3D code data
┌────────
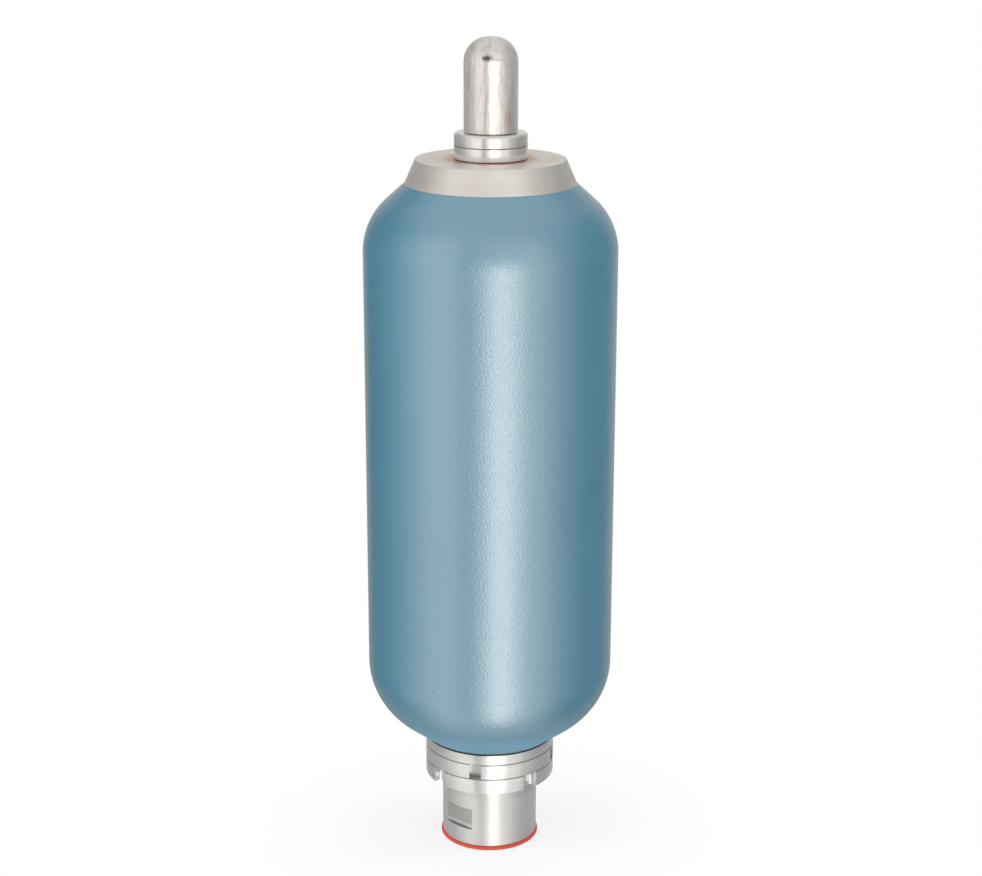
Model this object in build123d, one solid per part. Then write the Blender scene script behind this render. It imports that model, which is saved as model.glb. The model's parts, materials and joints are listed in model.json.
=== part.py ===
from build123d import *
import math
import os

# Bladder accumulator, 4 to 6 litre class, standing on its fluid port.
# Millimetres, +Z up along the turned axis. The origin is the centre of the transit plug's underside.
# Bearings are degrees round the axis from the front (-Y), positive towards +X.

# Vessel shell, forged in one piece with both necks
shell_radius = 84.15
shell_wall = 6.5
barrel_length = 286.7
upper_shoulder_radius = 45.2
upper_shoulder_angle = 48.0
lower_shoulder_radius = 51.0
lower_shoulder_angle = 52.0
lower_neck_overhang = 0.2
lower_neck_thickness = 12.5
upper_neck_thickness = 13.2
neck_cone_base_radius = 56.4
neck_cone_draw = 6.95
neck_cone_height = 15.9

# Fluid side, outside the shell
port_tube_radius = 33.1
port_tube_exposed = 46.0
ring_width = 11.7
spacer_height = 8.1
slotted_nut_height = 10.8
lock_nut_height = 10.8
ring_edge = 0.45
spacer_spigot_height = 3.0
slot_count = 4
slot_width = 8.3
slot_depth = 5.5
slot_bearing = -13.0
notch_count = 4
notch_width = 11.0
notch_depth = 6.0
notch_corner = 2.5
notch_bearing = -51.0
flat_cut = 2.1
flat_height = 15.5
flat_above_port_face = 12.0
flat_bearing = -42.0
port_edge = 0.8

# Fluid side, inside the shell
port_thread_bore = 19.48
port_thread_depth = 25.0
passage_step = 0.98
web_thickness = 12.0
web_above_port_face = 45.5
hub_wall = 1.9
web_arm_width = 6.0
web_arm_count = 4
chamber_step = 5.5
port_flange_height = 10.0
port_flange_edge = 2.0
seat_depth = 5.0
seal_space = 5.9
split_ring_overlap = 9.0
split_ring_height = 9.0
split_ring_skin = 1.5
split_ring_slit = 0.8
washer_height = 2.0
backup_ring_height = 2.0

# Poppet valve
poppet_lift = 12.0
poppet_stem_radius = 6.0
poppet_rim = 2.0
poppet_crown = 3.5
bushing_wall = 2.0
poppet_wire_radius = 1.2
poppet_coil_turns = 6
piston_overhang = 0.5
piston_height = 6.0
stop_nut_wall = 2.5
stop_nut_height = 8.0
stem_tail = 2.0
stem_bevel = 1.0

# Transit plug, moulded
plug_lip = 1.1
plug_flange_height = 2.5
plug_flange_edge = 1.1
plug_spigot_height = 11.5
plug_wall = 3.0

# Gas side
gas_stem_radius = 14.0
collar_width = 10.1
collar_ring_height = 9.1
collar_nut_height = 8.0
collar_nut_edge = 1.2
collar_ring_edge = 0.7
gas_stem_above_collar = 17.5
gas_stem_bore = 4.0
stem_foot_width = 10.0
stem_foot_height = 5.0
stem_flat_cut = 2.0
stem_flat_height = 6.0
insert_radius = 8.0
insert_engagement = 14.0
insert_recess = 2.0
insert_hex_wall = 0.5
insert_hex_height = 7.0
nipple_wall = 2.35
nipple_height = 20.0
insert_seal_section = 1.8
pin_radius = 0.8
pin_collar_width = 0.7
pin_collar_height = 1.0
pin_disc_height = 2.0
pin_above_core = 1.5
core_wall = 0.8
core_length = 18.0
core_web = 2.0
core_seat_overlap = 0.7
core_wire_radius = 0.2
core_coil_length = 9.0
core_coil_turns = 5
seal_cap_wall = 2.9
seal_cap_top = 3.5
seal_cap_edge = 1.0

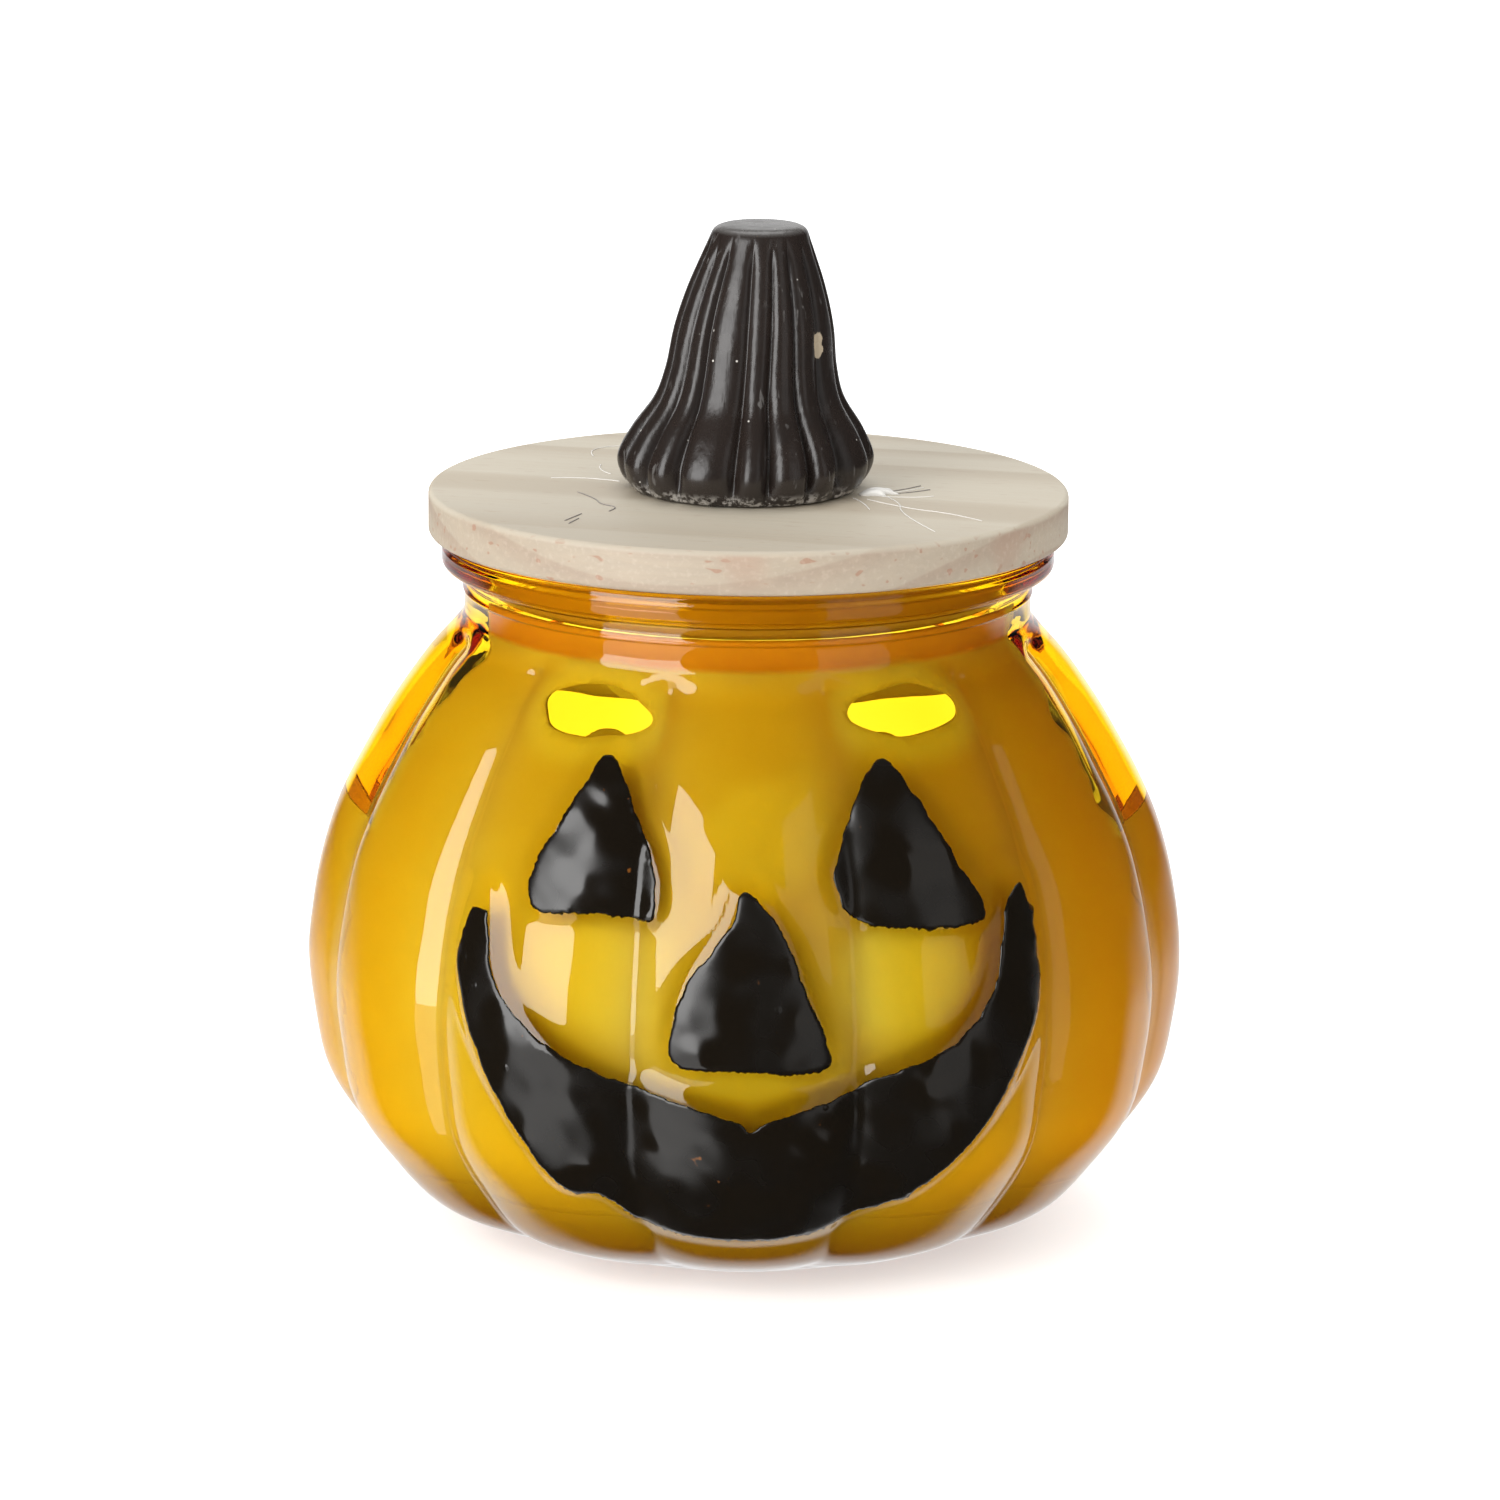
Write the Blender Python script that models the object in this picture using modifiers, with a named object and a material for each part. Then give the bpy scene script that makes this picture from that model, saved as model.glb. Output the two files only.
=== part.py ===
└────────
Write out all records exactly, keeping every detail.

Solution to this exercise |
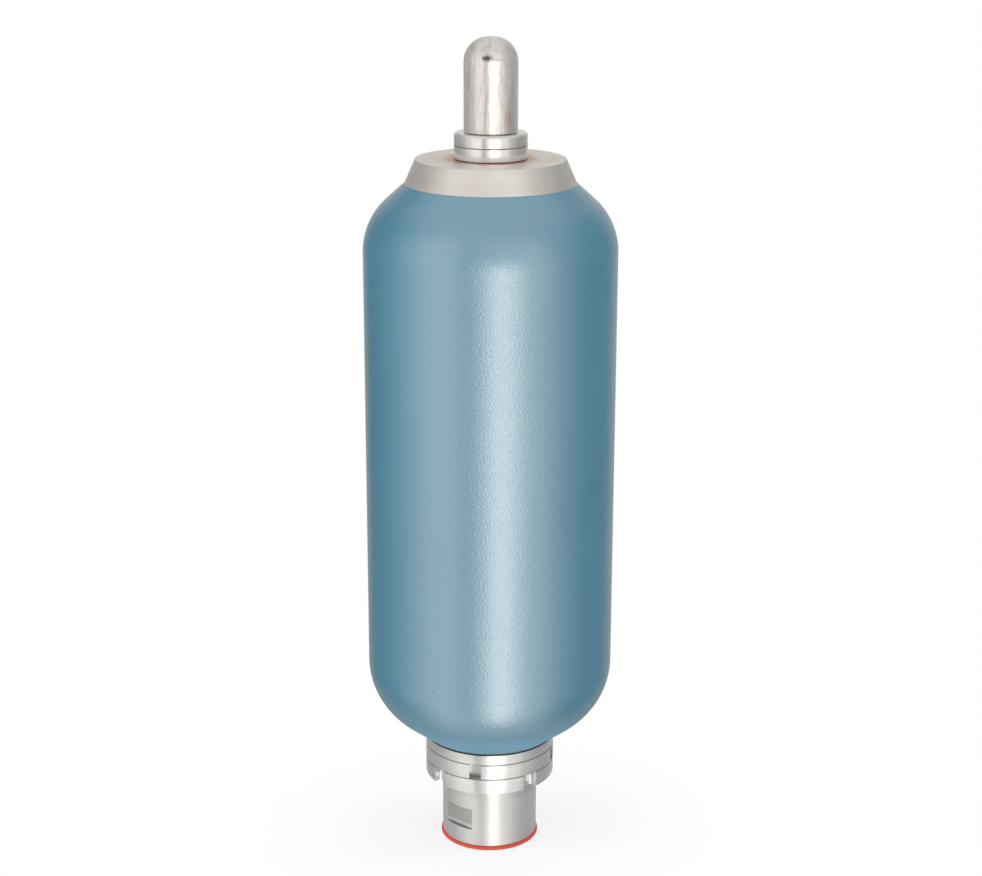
Model this object in build123d, one solid per part. Then write the Blender scene script behind this render. It imports that model, which is saved as model.glb. The model's parts, materials and joints are listed in model.json.
=== part.py ===
from build123d import *
import math
import os

# Bladder accumulator, 4 to 6 litre class, standing on its fluid port.
# Millimetres, +Z up along the turned axis. The origin is the centre of the transit plug's underside.
# Bearings are degrees round the axis from the front (-Y), positive towards +X.

# Vessel shell, forged in one piece with both necks
shell_radius = 84.15
shell_wall = 6.5
barrel_length = 286.7
upper_shoulder_radius = 45.2
upper_shoulder_angle = 48.0
lower_shoulder_radius = 51.0
lower_shoulder_angle = 52.0
lower_neck_overhang = 0.2
lower_neck_thickness = 12.5
upper_neck_thickness = 13.2
neck_cone_base_radius = 56.4
neck_cone_draw = 6.95
neck_cone_height = 15.9

# Fluid side, outside the shell
port_tube_radius = 33.1
port_tube_exposed = 46.0
ring_width = 11.7
spacer_height = 8.1
slotted_nut_height = 10.8
lock_nut_height = 10.8
ring_edge = 0.45
spacer_spigot_height = 3.0
slot_count = 4
slot_width = 8.3
slot_depth = 5.5
slot_bearing = -13.0
notch_count = 4
notch_width = 11.0
notch_depth = 6.0
notch_corner = 2.5
notch_bearing = -51.0
flat_cut = 2.1
flat_height = 15.5
flat_above_port_face = 12.0
flat_bearing = -42.0
port_edge = 0.8

# Fluid side, inside the shell
port_thread_bore = 19.48
port_thread_depth = 25.0
passage_step = 0.98
web_thickness = 12.0
web_above_port_face = 45.5
hub_wall = 1.9
web_arm_width = 6.0
web_arm_count = 4
chamber_step = 5.5
port_flange_height = 10.0
port_flange_edge = 2.0
seat_depth = 5.0
seal_space = 5.9
split_ring_overlap = 9.0
split_ring_height = 9.0
split_ring_skin = 1.5
split_ring_slit = 0.8
washer_height = 2.0
backup_ring_height = 2.0

# Poppet valve
poppet_lift = 12.0
poppet_stem_radius = 6.0
poppet_rim = 2.0
poppet_crown = 3.5
bushing_wall = 2.0
poppet_wire_radius = 1.2
poppet_coil_turns = 6
piston_overhang = 0.5
piston_height = 6.0
stop_nut_wall = 2.5
stop_nut_height = 8.0
stem_tail = 2.0
stem_bevel = 1.0

# Transit plug, moulded
plug_lip = 1.1
plug_flange_height = 2.5
plug_flange_edge = 1.1
plug_spigot_height = 11.5
plug_wall = 3.0

# Gas side
gas_stem_radius = 14.0
collar_width = 10.1
collar_ring_height = 9.1
collar_nut_height = 8.0
collar_nut_edge = 1.2
collar_ring_edge = 0.7
gas_stem_above_collar = 17.5
gas_stem_bore = 4.0
stem_foot_width = 10.0
stem_foot_height = 5.0
stem_flat_cut = 2.0
stem_flat_height = 6.0
insert_radius = 8.0
insert_engagement = 14.0
insert_recess = 2.0
insert_hex_wall = 0.5
insert_hex_height = 7.0
nipple_wall = 2.35
nipple_height = 20.0
insert_seal_section = 1.8
pin_radius = 0.8
pin_collar_width = 0.7
pin_collar_height = 1.0
pin_disc_height = 2.0
pin_above_core = 1.5
core_wall = 0.8
core_length = 18.0
core_web = 2.0
core_seat_overlap = 0.7
core_wire_radius = 0.2
core_coil_length = 9.0
core_coil_turns = 5
seal_cap_wall = 2.9
seal_cap_top = 3.5
seal_cap_edge = 1.0

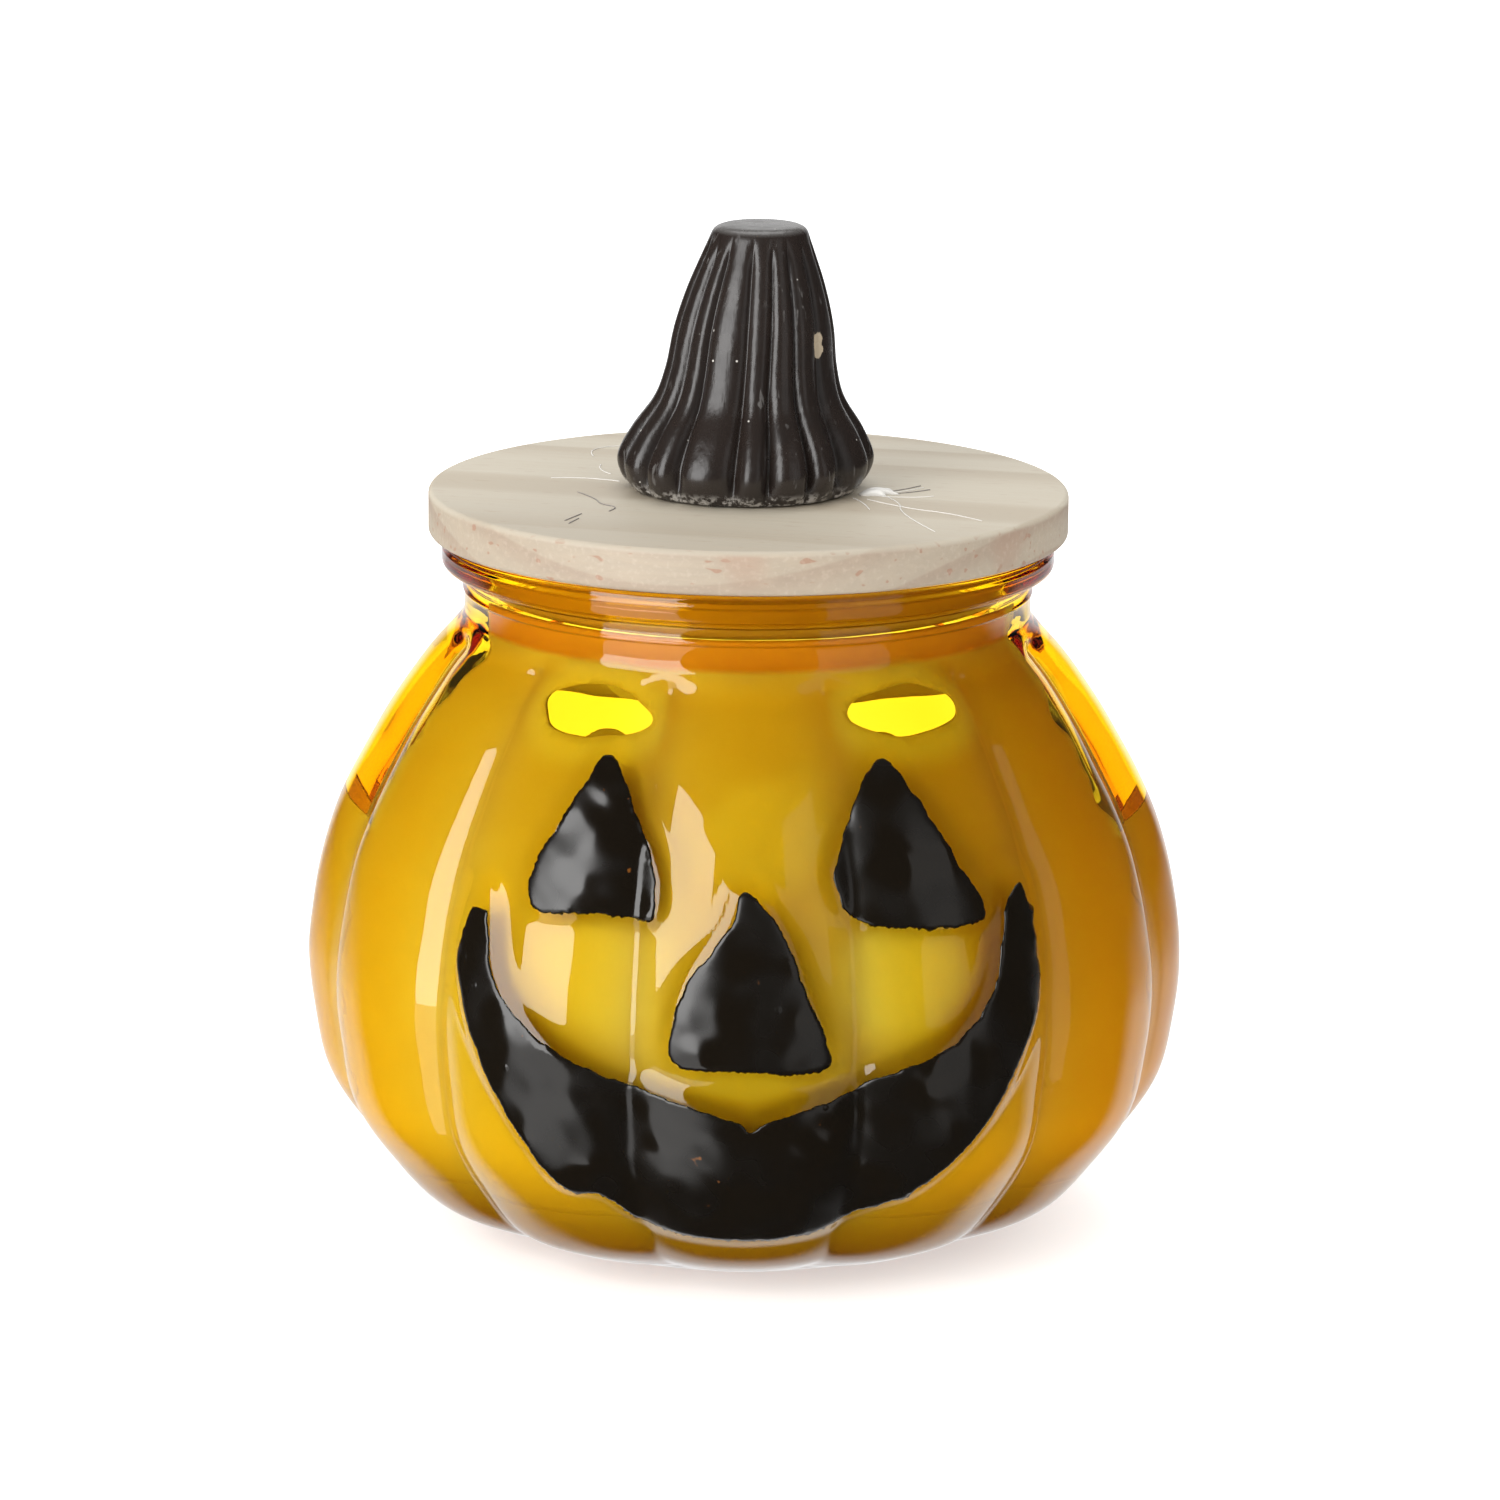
Write the Blender Python script that models the object in this picture using modifiers, with a named object and a material for each part. Then give the bpy scene script that makes this picture from that model, saved as model.glb. Output the two files only.
=== part.py ===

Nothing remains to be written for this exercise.